I hate what I’ve become and I still feel it’s my fault. I hate my own way of picking things and making it my own insecurity. My teeth, hands, nose… Some of my biggest insecurities…stupid? And why? Because. I’m stupid. After a rejection…it’s not me it’s you? That’s incorrect because what’s wrong with you when I’m the one who likes you…so I see that the problem is me…and I pick something about myself that is the problem for that rejection. I’ve always been good at being self destructive. It’s hard to love myself when it’s just as hard to believe someone loves me.
More stupidity?
I’ve always had this whole idea of holding onto things for ‘that special someone’ but I’ve realized that’s pointless. It’s the reason I don’t play guitar anymore. It’s the reason I don’t stand up for a girl if I can’t call her A. My girlfriend B. my bestfriend. So I have to say that I think it’s stupid.
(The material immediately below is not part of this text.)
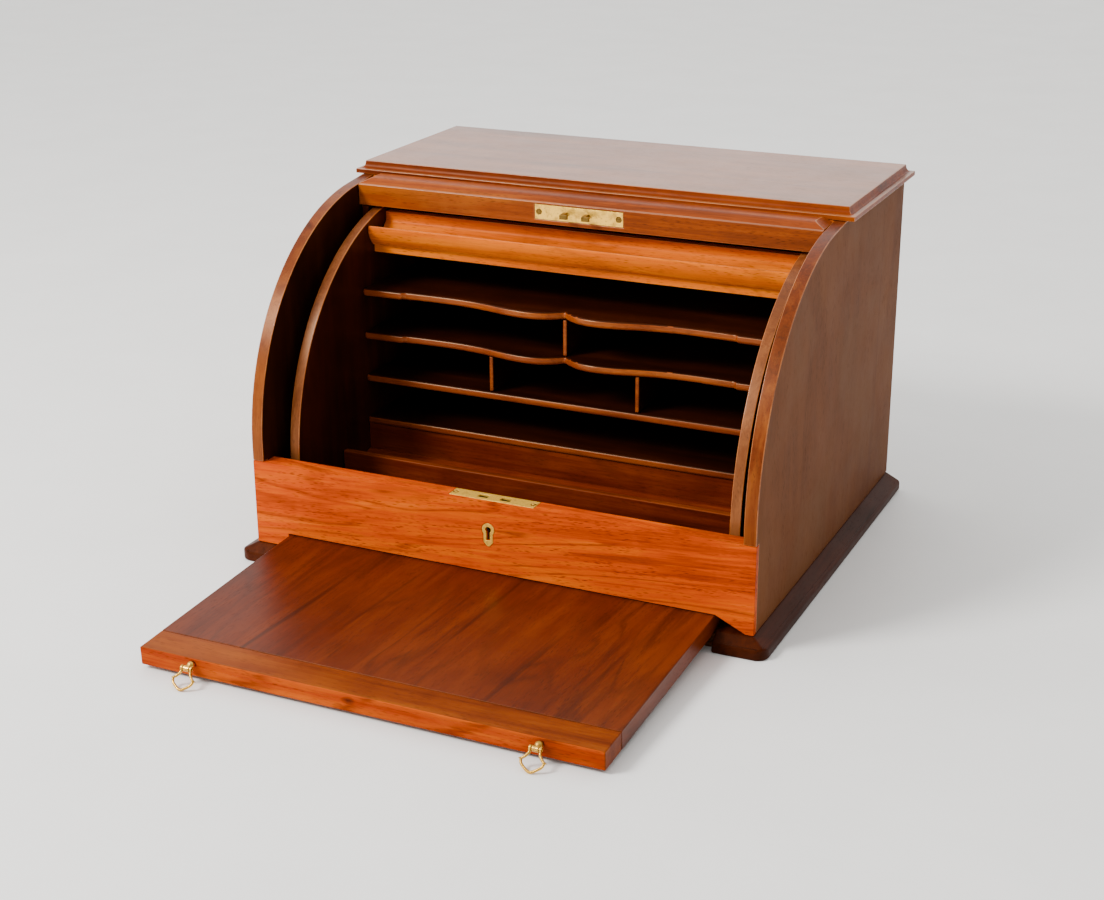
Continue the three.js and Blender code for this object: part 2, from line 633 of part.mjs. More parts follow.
// The bail in its own plane: x across, -z down from the pin.
function bailShape() {
  const { eyeX, wire, length, halfWidth } = bail;
  const at = (x, z) => new THREE.Vector3(x, 0, z);
  const shoulder = -length * 0.52;
  const halfPath = (sign) => new THREE.CatmullRomCurve3([
    at(sign * eyeX, -0.4), at(sign * (eyeX + 0.1), -2.6), at(sign * (eyeX + 1.6), -5.2),
    at(sign * halfWidth, shoulder),
  ]);
  const tube = (path, steps) => new THREE.ExtrudeGeometry(circle(wire, 8), {
    steps, extrudePath: path, bevelEnabled: false,
  });
  const bowl = new THREE.CatmullRomCurve3([
    at(-halfWidth, shoulder + 0.6), at(-halfWidth + 0.8, shoulder - 2.4),
    at(-halfWidth * 0.5, -length + 1.9), at(0, -length), at(halfWidth * 0.5, -length + 1.9),
    at(halfWidth - 0.8, shoulder - 2.4), at(halfWidth, shoulder + 0.6),
  ]);
  const tips = [-1, 1].map((sign) => new THREE.ConeGeometry(wire, 2.6, 8)
    .rotateZ(-sign * Math.PI / 2.4).translate(sign * (halfWidth + 0.9), 0, shoulder + 0.2));
  const eyes = [-1, 1].map((sign) => rodX(bail.eyeRadius, sign * eyeX - bail.eyeThickness / 2,
    sign * eyeX + bail.eyeThickness / 2, 0, 0, 16));
  const ring = join(tube(halfPath(1), 12), tube(halfPath(-1), 12), tube(bowl, 28), ...eyes, ...tips);
  return cut(ring, rodX(pull.pinRadius + gap, -eyeX - 3, eyeX + 3, 0, 0, 16));
}

function circle(radius, sides) {
  return new THREE.Shape(arc(0, 0, radius, 0, Math.PI * 2 * (1 - 1 / sides), sides - 1));
}

function makePulls() {
  for (const [name, sign] of [['left', -1], ['right', 1]]) {
    add(`pull_stud_${name}`, pullStud(sign * pull.x), brass, slide);
    const hinge = new THREE.Group();
    hinge.position.set(sign * pull.x, -slideReach - pull.pinReach, -pull.below);
    hinge.rotation.x = -bailLean - slideSlope;
    slide.add(hinge);
    add(`pull_bail_${name}`, bailShape(), brass, hinge);
  }
}

// ---- fitted interior ----------------------------------------------------------------------------
// Front edge of the two upper shelves, as offsets behind the straight line at shares of the half width.
const serpentine = new THREE.SplineCurve([
  point(0, 5), point(0.03, 0.8), point(0.07, -3.4), point(0.12, -6), point(0.18, -6.6), point(0.26, -5),
  point(0.34, -1.8), point(0.42, 1), point(0.51, 2.6), point(0.62, 3), point(0.72, 2.6), point(0.78, 2.2),
]);
const notchShare = { start: 0.785, end: 0.8, depth: 0.6 };

function shapedShelf(top) {
  const half = serpentine.getPoints(44).map((p) => [p.x * innerHalf, interiorFront + p.y]);
  const outer = [
    [notchShare.start * innerHalf, interiorFront + 2 + notchShare.depth],
    [notchShare.end * innerHalf, interiorFront + 1 + notchShare.depth],
    [notchShare.end * innerHalf + 1, interiorFront], [innerHalf, interiorFront - 0.5],
  ];
  const right = [...half, ...outer];
  const left = right.slice(1).reverse().map(([x, y]) => [-x, y]);
  const outline = [...left, ...right].map(([x, y]) => point(x, y));
  const back = interiorBackFace - gap;
  return alongZ([...outline, point(innerHalf, back), point(-innerHalf, back)], top - shelfThickness, top);
}

function frieze() {
  const ridge = axisY - friezeReach;
  const t = friezeTop;
  const back = axisY + friezeBack;
  const foot = t - friezeHeight;
  return alongX([
    point(back, foot), point(ridge + 9, foot), point(ridge + 9, foot + 6.3), point(ridge + 7, foot + 6.5),
    point(ridge + 4.5, foot + 9), point(ridge + 1.6, foot + 13.5), point(ridge + 0.2, foot + 18),
    point(ridge, foot + 21.6), point(ridge + 1.2, foot + 23), point(ridge + 4, foot + 20.6),
    point(ridge + 10, foot + 16.4), point(ridge + 18, foot + 15.2), point(ridge + 24.5, foot + 17),
    point(ridge + 28, foot + 20.5), point(ridge + 29, foot + 23), point(ridge + 29, t), point(back, t),
  ], -innerHalf, innerHalf);
}

function makeInterior() {
  add('carcass_floor', block(-innerHalf, innerHalf, frontY + railThickness + gap,
    backY - backThickness - gap, floorUnder, floorTop), interiorMahogany);
  const foot = floorTop + gap;
  const fenceFront = frontY + fenceSetback;
  const fenceBack = fenceFront + fenceThickness;
  const fence = block(-innerHalf, innerHalf, fenceFront, fenceBack, foot, baseHeight + fenceHeight);
  add('fence_rail', fence, interiorMahogany);
  const riserFront = interiorFront + riserSetback;
  const trayFront = fenceBack + gap;
  const trayBack = riserFront - gap;
  const trayTop = baseHeight + trayHeight;
  const trayMiddle = (trayFront + trayBack) / 2;
  const hollowHalf = (trayBack - trayFront) / 2 - 2.5;
  const hollow = Array.from({ length: 15 }, (_, i) => {
    const share = 1 - i / 7;
    return point(trayMiddle + share * hollowHalf, trayTop - trayHollow * (1 - share ** 2));
  });
  add('pen_tray', alongX([
    point(trayFront, foot), point(trayBack, foot), point(trayBack, trayTop),
    ...hollow, point(trayFront, trayTop),
  ], -innerHalf, innerHalf), interiorMahogany);
  add('riser_board', block(-innerHalf, innerHalf, riserFront, riserFront + riserThickness, foot,
    lowestShelfTop - shelfThickness - gap), interiorMahogany);
  const backFace = interiorBackFace - gap;
  for (let i = 0; i < 4; i += 1) {
    const top = highestShelfTop - i * shelfPitch;
    const straight = () => block(-innerHalf, innerHalf, interiorFront, backFace, top - shelfThickness, top);
    add(`shelf_${i + 1}`, i < 2 ? shapedShelf(top) : straight(), interiorMahogany);
  }
  const divider = (x, shelf, inset) => block(
    x - dividerThickness / 2, x + dividerThickness / 2, interiorFront + inset, backFace,
    highestShelfTop - shelf * shelfPitch + gap,
    highestShelfTop - (shelf - 1) * shelfPitch - shelfThickness - gap);
  add('center_divider', divider(0, 1, 4.5), interiorMahogany);
  addPair('lower_divider', divider(lowerDividerX, 2, 0.8), interiorMahogany);
  add('frieze_rail', frieze(), mahogany);
  const friezeFace = axisY + friezeBack + gap;
  add('interior_top', block(-innerHalf, innerHalf, friezeFace, interiorBackFar,
    interiorTopUnder, interiorTopOver), interiorMahogany);
  add('interior_back', block(-innerHalf, innerHalf, interiorBackFace, interiorBackFar, foot,
    interiorTopUnder - gap), interiorMahogany);
}

makeBase();
makeCase();
addPair('liner', liner(), interiorMahogany);
makeInterior();
makeLock();
makeRoll();
makeSlide();
makeGuides();
makePulls();

export default desk;
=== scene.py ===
import json
import math

import bpy
from mathutils import Matrix, Vector


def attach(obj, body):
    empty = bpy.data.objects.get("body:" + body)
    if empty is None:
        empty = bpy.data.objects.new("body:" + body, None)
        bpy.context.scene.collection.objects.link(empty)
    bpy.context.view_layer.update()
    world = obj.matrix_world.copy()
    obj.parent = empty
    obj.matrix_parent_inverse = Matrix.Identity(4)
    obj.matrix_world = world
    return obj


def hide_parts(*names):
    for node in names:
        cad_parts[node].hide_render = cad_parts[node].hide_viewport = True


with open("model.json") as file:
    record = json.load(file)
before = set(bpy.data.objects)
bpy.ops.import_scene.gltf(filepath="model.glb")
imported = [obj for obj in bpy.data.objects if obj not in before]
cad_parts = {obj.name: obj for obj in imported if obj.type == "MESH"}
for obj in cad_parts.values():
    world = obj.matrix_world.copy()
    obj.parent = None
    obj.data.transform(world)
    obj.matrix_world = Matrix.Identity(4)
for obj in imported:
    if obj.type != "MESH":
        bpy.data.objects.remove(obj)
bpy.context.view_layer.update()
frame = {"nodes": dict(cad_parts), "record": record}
nodes = frame["nodes"]
bodyOf = {node: body for body, members in frame["record"]["behaviour"]["bodies"].items() for node in members}
slotOf = {part["node"]: part["material_slot"] for part in frame["record"]["subparts"]}
mm = 0.001


# One socket of a shader. Adding, multiplying and so on adds Math nodes.
class Value:
    def __init__(self, finish, socket):
        self.finish = finish
        self.socket = socket

    def maths(self, operation, first, second=0.0):
        return self.finish.node("ShaderNodeMath", {"operation": operation}, {0: first, 1: second})

    def __add__(self, other):
        return self.maths("ADD", self, other)

    def __radd__(self, other):
        return self.maths("ADD", other, self)

    def __sub__(self, other):
        return self.maths("SUBTRACT", self, other)

    def __rsub__(self, other):
        return self.maths("SUBTRACT", other, self)

    def __mul__(self, other):
        return self.maths("MULTIPLY", self, other)

    def __rmul__(self, other):
        return self.maths("MULTIPLY", other, self)

    def part(self):
        return self.maths("FRACT", self)

    def size(self):
        return self.maths("ABSOLUTE", self)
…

I cut myself off and try to do my best to keep my emotions away from everyone. I’ve perfected an awkward quiet shell that I lock away in to hide. Pathetic?
But there was one girl, who fixed almost everything…no more insecurities, no more hallucinations, no more doubt, no more pain, no more sadness, no more worries, I could love myself, I loved her, no more awkward shell, I could do my best of being myself around her.
But things went from bad to worse, I waited for over a year.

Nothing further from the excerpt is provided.